NB. Eu vivo sempre o dilema entre apoiar as forças democráticas e construtivas que, como “pessoa física”, me representam e, ao mesmo tempo, compreender que na condição de pessoa jurídica não tenho o direito de me apropriar do mandato das diversas opiniões daqueles que represento no espaço religioso. Para mim essa é a separação entre igreja e estado, e deveria também se estender a qualquer outro espaço público. Um time de futebol não pode apoiar um candidato ou partido porque se faz um subgrupo com “regras eleitorais” próprias e desiguais em relação aos demais. Ao mesmo tempo, como representante espiritual não posso ficar calado quando valores ou princípios éticos são desrespeitados. E mesmo que eu possa achar que são claramente discerníveis esses critérios para dizer que um é um e o outro o outro, pode ser contestado.
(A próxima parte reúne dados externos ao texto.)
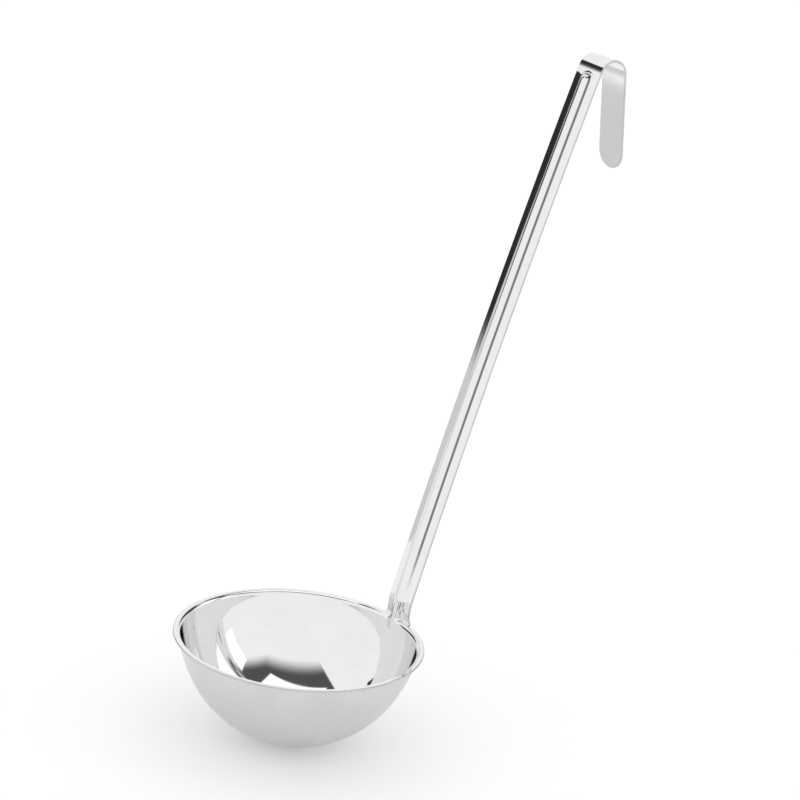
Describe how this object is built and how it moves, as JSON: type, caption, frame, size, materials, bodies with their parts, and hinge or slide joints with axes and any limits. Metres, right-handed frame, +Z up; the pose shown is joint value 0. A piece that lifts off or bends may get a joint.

Enfim, tento proceder assim: não me envolvo diretamente, mas toda vez que detecto princípios sendo violados, seja por preconceito, cerceamento à liberdade, intolerância ou injustiça, me posiciono no lugar que me cabe, mas mesmo assim sei que serei engolido pelas controvérsias construtivas e as não construtivas.
VC. Idealmente falando, o que é “um ser político com grandeza”?
NB. Política significa gentileza e diplomacia para buscar a melhor solução possível. Isso é nobre porque tem como princípio buscar a equação que melhor atenda a todos. Quando essa gentileza é do tipo “lobo em pele de carneiro” ou quando a diplomacia é uma técnica de manipulação para levar o outro a atender a mim, explorando-o, então se cruzou a barreira entre política e ardileza. O Brasil é um país de uma cidadania ainda não consolidada. Seja pelas sombras de colônia, seja pelos passivos de sua História, ou por uma frágil consciência de que este é o nosso país – que aquilo que dele roubarmos, sonegarmos, sujarmos, desorganizarmos, terá custos para nós mesmos. A cidadania é débil e nessa condição produz também diminutos políticos. Daí o longo caminho a se percorrer. A boa notícia é que iniquidade atrai novas iniquidades e mérito atrai novos méritos. Basta ter-se massa crítica para fazer pender a um lugar mais honesto e justo e aí se inicia um ciclo virtuoso – e só de estar nele a percepção de prosperidade é imediata.
VC. Como os políticos brasileiros, na sua opinião, “construíram” (ou destruíram, dependendo do ponto de vista) a imagem que têm hoje na sociedade?
NB. O fato de terem sido pegos em inúmeras ilicitudes que eram sistêmicas não foi o mais grave. O que os conspurcou atomicamente foi o fato de negá-las e de desvirtuá-las por via do poder diante dos olhos de todos. Isso configurou não um ilícito, mas uma deliberada intenção de ilicitude. O próximo Congresso terá a mesma pecha e terá que esforçar-se muito para desfazê-la. Era o sistema, mas foram eles que montaram este sistema. Isso ficou claro quando, com maestria de criador, souberam fazer emendas para reaperfeiçoar este sistema. Do lugar da vergonha que lhes teria sido íntegro e próprio, ocuparam o da sem vergonha.
VC. O que pensa sobre a ideia de que o interesse crescente pela figura do escritor, do autor, é maior do que o interesse por livros?
NB. É uma percepção interessante. Acho que as pessoas continuam respeitando e cultuando os livros, porém elas não os leem. Muitos compram livros como se fossem grandes artigos informativos ao invés de instrumentos de estudo e outros buscam neles lazer. Nesse lugar, a competição com as mídias eletrônicas fica muito difícil. Então, para dar vazão a este culto que ainda sobrevive, o criador do livro se faz mais moderno, é mais produto do que o próprio livro. Celebrizar é também um fenômeno mais contemporâneo e talvez a intuição de uma importância do livro se transfira ao autor que, por sua vez, acaba por se apresentar nestas novas mídias bem mais “apetitosas” à nova geração. Isso produz um mercado que confecciona seus próprios autores e confunde ainda mais a literatura arte com produto. Verdade que acho ser assim com tudo em nossos dias. O livro, porém, por sua vulnerabilidade como mídia – demandando tempo e foco, duas coisas escassas em nosso mundo – apresenta isso de forma mais acentuada. Talvez haja lugar para tudo, distinguindo-se o livro formador do informador, o livro arte do livro produto, o livro caminho do livro objetivo, o livro contemplação do livro funcional.
VC. Em que projetos trabalha atualmente?
NB. Trabalho sobre sonhos. Fascinado pelos avanços da neurociência e da inteligência artificial que estão nos permitindo mergulhar mais fundo nos mistérios sobre a consciência. Vamos aprender muito sobre quem realmente somos no futuro. Há uma rota de fuga para o individualismo e o personalismo que sequestraram valores e interesses deste mundo: a descoberta de que não somos nós mesmos.